The players have their own small army which they use to control the territories to gain more energy. SUMMONER'S ISLE is a land control game and it's a case of spending to accumulate and using the creatures to grab more land, and thus accumulate more spirit energy to spend etc, the cycle turns on and on. The strategy is to spend just enough to accumulate the most energy points by the end of the 6 (or 7) Rounds.

Each of these 'armies' is recognised by colour coding and name. Water Creatures are Blue, Metal Creatures are Gold (Yellow), Earth Creatures are Purple and Forest Creatures are Green. Each of these contains 1 Wyrm (large tile), 3 Trolls (medium tiles) and 9 Sprites (small tiles), they each also have their own specific colour D6, the '6' of which shows the icon of the 'army' the other sides are regular 1, 2, 3, 4 & 5 spots. The four player cards are in army colours and each shows the Summoning Cost, 5, 3 or 1 depending on tile size, the number of Actions they can take and their Attack, Defence, Specials etc; the flip side of each card shows the Phases Per Round. Everything is covered for the players to have a great time without constantly referring to the rules book.

Players spend their energy to bring their creatures onto the island. They can be placed on any of the open (unoccupied) summoning spaces without any other conditions. At the end of each player's turn they regain energy depending on where their marker currently is on the energy track, area domination and control etc. Being the first player means that there are no other pieces on the board so you play with a blank canvas and should be able to gain some good ground and boost your energy points. However, once your turn ends the next player places their pieces, can gain unoccupied territories as well as attack your creatures to take over their territory and gain extra energy themselves, and so on and so forth. The circle of life!

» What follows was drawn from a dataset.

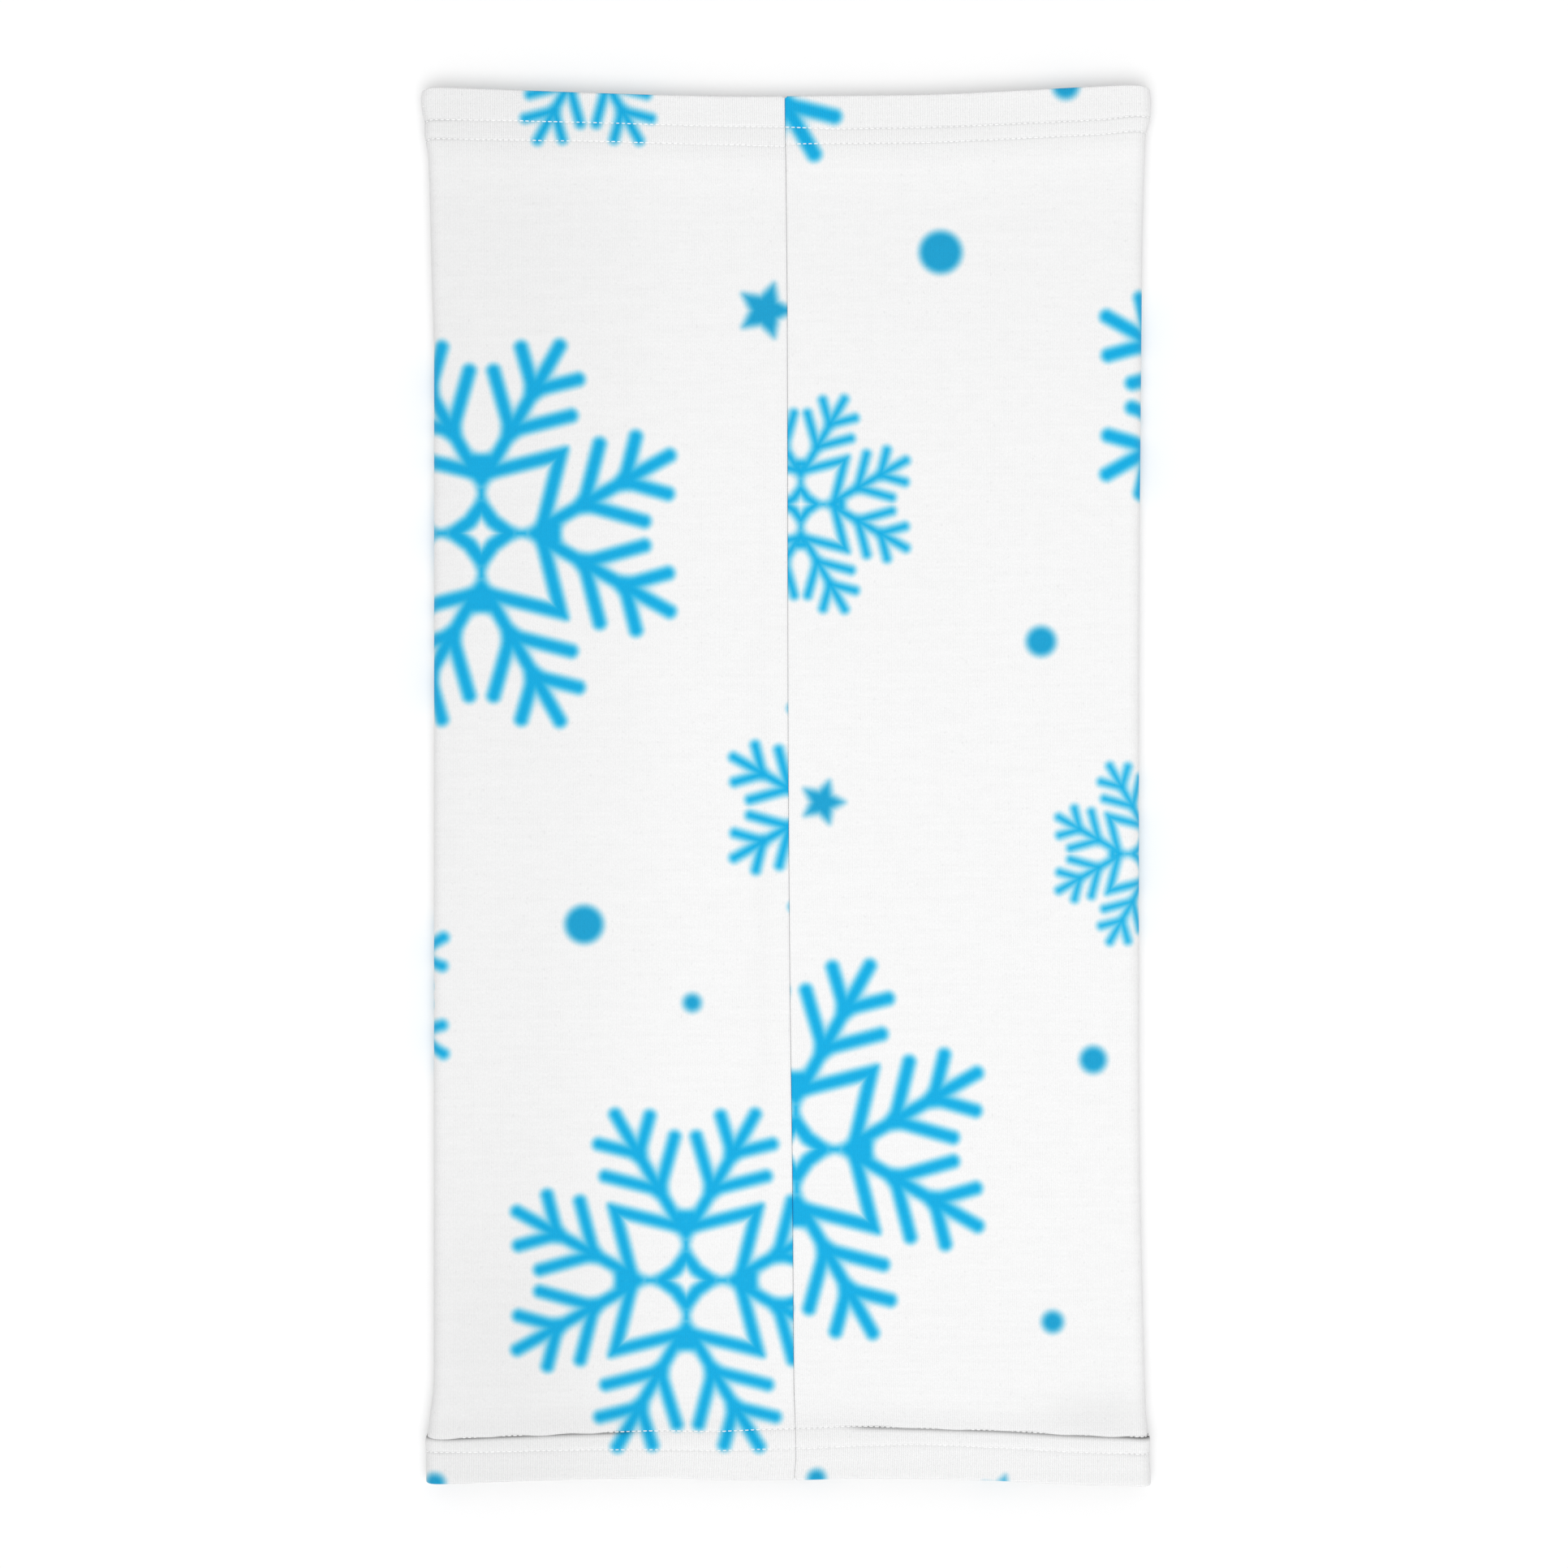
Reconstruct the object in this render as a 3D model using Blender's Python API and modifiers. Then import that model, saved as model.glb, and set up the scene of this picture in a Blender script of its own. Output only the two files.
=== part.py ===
"""Neck gaiter: one tube of printed jersey, laid flat, hemmed at both ends and seamed at the back.

Metres, +Z up. The gaiter lies on its front with the back seam upwards and its length along Y.
The origin is at the middle of its underside.

The cloth is one cut panel. Its side edges turn inside at the centre back and run on as two seam
allowances, both pressed towards -X, and its ends turn inside as hems. It is modelled as one open
surface along the middle of the cloth, which Solidify gives its thickness. Each sewing thread is a
piece of its own: needle threads are fine tubes, and looper threads are the flat nets that they
form, as wide as the stitch.
"""

import math

import bmesh
import bpy
from mathutils import Vector

# Laid flat
hemHalfWidth = 0.1290  # half the width at the hems
bodyHalfWidth = 0.1251  # half the width between them
halfLength = 0.2430  # fold to middle, at the centre of the width
endBow = 0.0030  # how much longer the sides are than the centre, at each end
loftHeight = 0.0100  # outside height of the flattened tube

# Cloth
clothThickness = 0.0006
plyGap = 0.0003  # between plies that are sewn together
foldSteps = 4  # segments in each half-round fold of the cloth

# Hems
firstNeedle = 0.0104  # needle lines, from the fold
secondNeedle = 0.0168
hemTurn = 0.0188  # depth of the turned ply, from the fold
ditchDepth = 0.00060  # how far each needle line pulls the cloth in
ditchHalfWidth = 0.0014

# Back seam
seamGap = 0.0004  # between the two edges where they meet
allowanceWidth = 0.0066
looperGap = 0.0007  # between the wall and the first allowance
seamSetback = 0.0016  # from a hem's turned edge to the start of the allowances
rightBendX = 0.0007  # where the right-hand edge turns down

# Threads
threadDiameter = 0.00026
threadClearance = 0.00020
looperMargin = 0.0006  # how far a looper net reaches past its needle lines
overlockNeedles = (-0.0025, -0.0047)  # X of the overlock's two needle lines

flatSteps = 4  # segments from the centre to a side fold
sideSteps = 8  # segments round a side fold
hemTaper = (0.030, 0.060, 0.100)  # stations from the fold where the width narrows to the body's

pitch = clothThickness + plyGap  # middle of one sewn ply to the middle of the next
foldRadius = pitch / 2
midRadius = (loftHeight - clothThickness) / 2  # side fold, at the middle of the outer ply


def clearScene():
    for thing in list(bpy.data.objects):
        bpy.data.objects.remove(thing, do_unlink=True)


def makeMaterial(name, colour, roughness):
    material = bpy.data.materials.new(name)
    material.use_nodes = True
    shader = material.node_tree.nodes["Principled BSDF"]
    shader.inputs["Base Color"].default_value = (*colour, 1.0)
    shader.inputs["Roughness"].default_value = roughness
    shader.inputs["Metallic"].default_value = 0.0
    return material


def smoothStep(value):
    value = min(max(value, 0.0), 1.0)
    return value * value * (3.0 - 2.0 * value)


def halfWidthAt(fromFold):
    """Half the laid width at a distance from the hem fold: wide at the hem, narrower beyond it."""
    narrowed = smoothStep((fromFold - hemTurn) / (hemTaper[-1] - hemTurn))
    return hemHalfWidth + (bodyHalfWidth - hemHalfWidth) * narrowed


def sectionPoint(side, along, halfWidth, inset):
    """A point of the flattened tube's section, from the centre back (along 0) to the centre front
    (along 1) on one side. Inset moves it inwards from the middle of the outer ply."""
    radius = midRadius - inset
    centreX = halfWidth - clothThickness / 2 - midRadius
    total = 2 * flatSteps + sideSteps
    step = along * total
    if step <= flatSteps:
        x, z = centreX * step / flatSteps, radius
    elif step >= flatSteps + sideSteps:
        x, z = centreX * (total - step) / flatSteps, -radius
    else:
        angle = math.pi * (step - flatSteps) / sideSteps
        x, z = centreX + radius * math.sin(angle), radius * math.cos(angle)
    return side * x, loftHeight / 2 + z


def ringStations():
    """The section's columns in order: left half from back to front, then right half to the back."""
    total = 2 * flatSteps + sideSteps
    left = [(-1, step / total) for step in range(total + 1)]
    right = [(1, step / total) for step in range(total - 1, -1, -1)]
    return left + right


def ditchAt(fromFold):
    """Depth of the needle ditches at a distance from the fold."""
    for needle in (firstNeedle, secondNeedle):
        if abs(fromFold - needle) < ditchHalfWidth / 2:
            return ditchDepth
    return 0.0


def hemRows():
    """(distance from the fold, inset) down one hem, from the turned ply's edge round the fold and
    back along the outer ply."""
    marks = [foldRadius, firstNeedle - ditchHalfWidth, firstNeedle, firstNeedle + ditchHalfWidth]
    marks += [secondNeedle - ditchHalfWidth, secondNeedle, secondNeedle + ditchHalfWidth, hemTurn]
    turned = [(mark, pitch + ditchAt(mark)) for mark in reversed(marks)]
    folded = []
    for step in range(1, foldSteps):
        angle = math.pi * step / foldSteps
        folded.append((foldRadius * (1 - math.sin(angle)), foldRadius * (1 + math.cos(angle))))
    outer = [(mark, ditchAt(mark)) for mark in marks]
    return turned + folded + outer


def endY(end, x, fromFold):
    """Y at a distance from an end's fold. The ends bow, and the bow fades towards the middle."""
    bow = endBow * (x / hemHalfWidth) ** 2
    fade = 1.0 - smoothStep(fromFold / halfLength)
    return end * (halfLength + bow * fade - fromFold)


def panelRows():
    """Every row of the panel from the top hem's turned edge to the bottom's:
    (end, distance from that fold, inset, whether the seam allowances run here)."""
    top = [(1, mark, inset, False) for mark, inset in hemRows()]
    bottom = [(-1, mark, inset, False) for mark, inset in reversed(hemRows())]
    seamStart = hemTurn + seamSetback
    nearTop = [(1, mark, 0.0, True) for mark in (seamStart, *hemTaper, (halfLength + hemTaper[-1]) / 2)]
    nearBottom = [(-1, mark, 0.0, True) for _, mark, _, _ in reversed(nearTop)]
    return top + nearTop + [(1, halfLength, 0.0, True)] + nearBottom + bottom


def leftAllowance():
    """(x, depth below the wall's middle) of the left-hand edge: a tight U-turn, then back to -X."""
    radius = (looperGap + clothThickness) / 2
    centreX = -seamGap / 2 - radius
    points = []
    for step in range(1, foldSteps + 1):
        angle = math.pi * step / foldSteps
        points.append((centreX + radius * math.sin(angle), radius * (1 - math.cos(angle))))
    points.append((-seamGap / 2 - allowanceWidth / 2, 2 * radius))
    points.append((-seamGap / 2 - allowanceWidth, 2 * radius))
    return points


def rightAllowance():
    """The same for the right-hand edge: it bends down and passes under the left-hand allowance."""
    depth = looperGap + clothThickness + pitch
    radius = foldRadius
    points = []
    for step in range(1, foldSteps // 2 + 1):
        angle = math.pi * step / foldSteps
        points.append((rightBendX + radius * (1 - math.sin(angle)), radius * (1 - math.cos(angle))))
    for step in range(foldSteps // 2 + 1):
        angle = math.pi * step / foldSteps
        points.append((rightBendX - radius * (1 - math.cos(angle)), depth - radius * (1 - math.sin(angle))))
    points.append((-seamGap / 2 - allowanceWidth / 2, depth))
    points.append((-seamGap / 2 - allowanceWidth, depth))
    return points


def wallEdgeX(side, hasAllowance):
    """X where a half of the wall stops at the centre back."""
    if not hasAllowance:
        return side * (seamGap / 2)
    if side < 0:
        return -seamGap / 2 - (looperGap + clothThickness) / 2
    return rightBendX + foldRadius


def finishObject(thing, material, collection, smoothAngle=30):
    collection.objects.link(thing)
    thing.data.materials.clear()
    thing.data.materials.append(material)
    if thing.type == "MESH":
        thing.data.shade_smooth()
        thing.data.set_sharp_from_angle(angle=math.radians(smoothAngle))
    return thing


def objectFromBmesh(name, mesh, material, collection):
    bmesh.ops.recalc_face_normals(mesh, faces=mesh.faces)
    data = bpy.data.meshes.new(name)
    mesh.to_mesh(data)
    mesh.free()
    return finishObject(bpy.data.objects.new(name, data), material, collection)


def buildPanel(material, collection):
    """The whole cloth panel, lofted row by row between its turned, folded and open stretches."""
    ring = ringStations()
    left, right = leftAllowance(), rightAllowance()
    mesh = bmesh.new()
    rows = []
    for end, mark, inset, hasAllowance in panelRows():
        halfWidth = halfWidthAt(mark)
        points = []
        for index, (side, along) in enumerate(ring):
            x, z = sectionPoint(side, along, halfWidth, inset)
            if index in (0, len(ring) - 1):
                x = wallEdgeX(side, hasAllowance)
            points.append((x, z))
        row = [mesh.verts.new((x, endY(end, x, mark), z)) for x, z in points]
        extra = {}
        if hasAllowance:
            top = points[0][1]
            for key, turn in (("left", left), ("right", right)):
                extra[key] = [mesh.verts.new((x, endY(end, x, mark), top - depth)) for x, depth in turn]
        rows.append((row, extra))
    for (row, extra), (nextRow, nextExtra) in zip(rows, rows[1:]):
        strips = [(row, nextRow)]
        if extra and nextExtra:
            strips.append(([row[0]] + extra["left"], [nextRow[0]] + nextExtra["left"]))
            strips.append(([row[-1]] + extra["right"], [nextRow[-1]] + nextExtra["right"]))
        for here, there in strips:
            for first in range(len(here) - 1):
                mesh.faces.new((here[first], here[first + 1], there[first + 1], there[first]))
    panel = objectFromBmesh("knit_panel", mesh, material, collection)
    wall = panel.modifiers.new("cloth thickness", "SOLIDIFY")
    wall.thickness = clothThickness
    wall.offset = 0.0
    wall.use_even_offset = True
    return panel


def threadTube(name, points, closed, material, collection):
    curve = bpy.data.curves.new(name, "CURVE")
    curve.dimensions = "3D"
    curve.bevel_depth = threadDiameter / 2
    curve.bevel_resolution = 0
    curve.use_fill_caps = not closed
    spline = curve.splines.new("POLY")
    spline.points.add(len(points) - 1)
    for point, place in zip(spline.points, points):
        point.co = (*place, 1.0)
    spline.use_cyclic_u = closed
    return finishObject(bpy.data.objects.new(name, curve), material, collection)


def hemRing(end, mark, inset):
    """Points right round the tube at a distance from a hem fold."""
    halfWidth = halfWidthAt(mark)
    points = []
    for side, along in ringStations()[:-1]:
        x, z = sectionPoint(side, along, halfWidth, inset)
        points.append(Vector((x, endY(end, x, mark), z)))
    return points


def hemNeedleThread(name, end, mark, material, collection):
    """A needle thread lies in the ditch that it pulls, just clear of the cloth."""
    inset = ditchDepth - clothThickness / 2 - threadClearance - threadDiameter / 2
    return threadTube(name, hemRing(end, mark, inset), True, material, collection)


def flatNet(name, lowEdge, highEdge, closed, material, collection):
    """A looper thread's net: a strip between two rows of points, as thick as the thread."""
    mesh = bmesh.new()
    low = [mesh.verts.new(point) for point in lowEdge]
    high = [mesh.verts.new(point) for point in highEdge]
    last = len(low) if closed else len(low) - 1
    for first in range(last):
        after = (first + 1) % len(low)
        mesh.faces.new((low[first], low[after], high[after], high[first]))
    net = objectFromBmesh(name, mesh, material, collection)
    wall = net.modifiers.new("thread thickness", "SOLIDIFY")
    wall.thickness = threadDiameter
    wall.offset = 0.0
    wall.use_even_offset = True
    return net


def hemLooperThread(name, end, material, collection):
    """The cover stitch's net lies inside, on the turned ply, from one needle line to the other."""
    inset = pitch + ditchDepth + clothThickness / 2 + threadClearance + threadDiameter / 2
    low = hemRing(end, firstNeedle - looperMargin, inset)
    high = hemRing(end, secondNeedle + looperMargin, inset)
    return flatNet(name, low, high, True, material, collection)


def seamStations():
    """(end, distance from the fold) along the back seam, just inside the ends of the allowances."""
    start = hemTurn + seamSetback + looperMargin
    return [(1, start), (1, hemTaper[1]), (1, halfLength), (-1, hemTaper[1]), (-1, start)]


def seamRun(x, depth):
    top = loftHeight - clothThickness / 2
    return [Vector((x, endY(end, x, mark), top - depth)) for end, mark in seamStations()]


def overlockNet(name, depth, material, collection):
    edge = -seamGap / 2 - allowanceWidth
    low = seamRun(edge, depth)
    high = seamRun(overlockNeedles[0] + looperMargin, depth)
    return flatNet(name, low, high, False, material, collection)


def main():
    clearScene()
    parts = bpy.data.collections.new("neck_gaiter")
    bpy.context.scene.collection.children.link(parts)
    cloth = makeMaterial("printed_jersey", (0.90, 0.91, 0.92), 0.85)
    thread = makeMaterial("sewing_thread", (0.93, 0.93, 0.93), 0.60)

    buildPanel(cloth, parts)
    for place, end in (("top", 1), ("bottom", -1)):
        hemNeedleThread(f"{place}_hem_outer_needle_thread", end, firstNeedle, thread, parts)
        hemNeedleThread(f"{place}_hem_inner_needle_thread", end, secondNeedle, thread, parts)
        hemLooperThread(f"{place}_hem_looper_thread", end, thread, parts)

    underWall = clothThickness / 2 + looperGap / 2
    underStack = looperGap + clothThickness + pitch + clothThickness / 2
    lowerLooper = underStack + threadClearance + threadDiameter / 2
    needleDepth = lowerLooper + threadDiameter + threadClearance
    overlockNet("back_seam_upper_looper_thread", underWall, thread, parts)
    overlockNet("back_seam_lower_looper_thread", lowerLooper, thread, parts)
    for order, x in zip(("first", "second"), overlockNeedles):
        run = seamRun(x, needleDepth)
        threadTube(f"back_seam_{order}_needle_thread", run, False, thread, parts)


main()
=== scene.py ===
import math

import bpy
import numpy as np
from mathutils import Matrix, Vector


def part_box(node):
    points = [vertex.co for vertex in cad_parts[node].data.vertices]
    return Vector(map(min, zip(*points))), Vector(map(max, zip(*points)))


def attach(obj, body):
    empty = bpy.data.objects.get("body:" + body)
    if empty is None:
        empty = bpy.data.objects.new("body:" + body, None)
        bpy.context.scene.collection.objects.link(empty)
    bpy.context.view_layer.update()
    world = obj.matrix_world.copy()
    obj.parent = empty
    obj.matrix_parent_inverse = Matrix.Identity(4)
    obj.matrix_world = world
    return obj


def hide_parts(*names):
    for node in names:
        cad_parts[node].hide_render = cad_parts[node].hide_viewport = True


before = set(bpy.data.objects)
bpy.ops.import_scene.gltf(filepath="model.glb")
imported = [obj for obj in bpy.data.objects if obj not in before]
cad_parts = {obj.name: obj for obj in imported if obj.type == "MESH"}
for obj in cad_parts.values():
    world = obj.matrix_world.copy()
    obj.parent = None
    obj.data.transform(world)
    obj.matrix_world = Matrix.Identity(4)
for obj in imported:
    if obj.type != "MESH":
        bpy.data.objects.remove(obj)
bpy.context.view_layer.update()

# Neck gaiter, laid on its front with the back seam up and its length along Y.
# Shapes are worked out in millimetres from the frame, and meshes are written in metres.
mm = 0.001


def report(text):
    print("gaiter:", text)


def addObject(name, data):
    made = bpy.data.objects.new(name, data)
    bpy.context.scene.collection.objects.link(made)
    return made


def nodeBox(name):
    low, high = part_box(name)
    return [c / mm for c in low], [c / mm for c in high]


clothHigh = nodeBox("knit_panel")[1]
topOfBox = clothHigh[2]
endOfBox = clothHigh[1]
halfPanel = endOfBox - 3.3  # fold to middle, at the centre of the width

cloth = {
    "thickness": 0.6,
    "plyPitch": 0.9,  # middle of one sewn ply to the middle of the next
    "printWidth": 510.0,  # round the tube, from the seam to the seam
    "sideRadius": 4.55,  # half-round folds at the sides
    "sag": 1.1,  # how far the back sinks between the side folds
    "headroom": 0.3,  # left under the top of the box
    "frontBow": 3.0,  # how much longer the front is at the sides than at its middle
    "backColumns": 120,
    "sideColumns": 14,
    "frontColumns": 122,
}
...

Different creatures have or get different powers and abilities and are therefore more likely to win battles when positioned against weaker opponents. All creatures have attack bonuses and defence values but the Wyrm and the Trolls have a fixed defence while the Sprites have 1-6 (a die roll thrown for each combat), equalling or beating a defence number wins the fight. There aren't a lot of player options and most of the actions are well worn but SUMMONING ISLE has that so-called X-Factor which grabs hold and won't let you go. 

There's an amount of too-ing and fro-ing, luck and strategy, thought and tactic. Play is fast, not like a race, but because there are only a certain number of things a player can do and the position of the pieces, theirs and opponents, on the board actions are often obvious - though of course there is no rule that says you have to do the obvious.

Although we enjoy playing SUMMONER'S ISLE immensely there are aggravating/frustrating points in it where you wish the game went just that bit further. For instance, I wish there had been a bit more to the 'summoning' than just spending energy points. When I saw the cloth bag my immediate thought was that the game involved drawing items from it, perhaps components to allow you to cast a spell to summon your creatures. Instead the game is about points conservation and manipulation andcontinually attacking Summons Points on the map to gain area control. Once you have control though there is no way of defending it other than with the units you moved in with. There is no 'move after combat' rule that allows you to defeat an opponent's creature and then move into the vacated space, for example.

The box art, by Sebastián Koziner, is intriguing, and if he is responsible for the maps he is shown to be very talented. The creature tile art is less impressive but that may be because they were large pieces of art condensed into miniature miniatures.

The mechanics flow neatly and the game is enjoyable to play. I wouldn't say it was addictive but it is definitely fun to play regularly with 2, 3 or 4 players. Good pieces, good quality, good rules, good fun; this is a good game!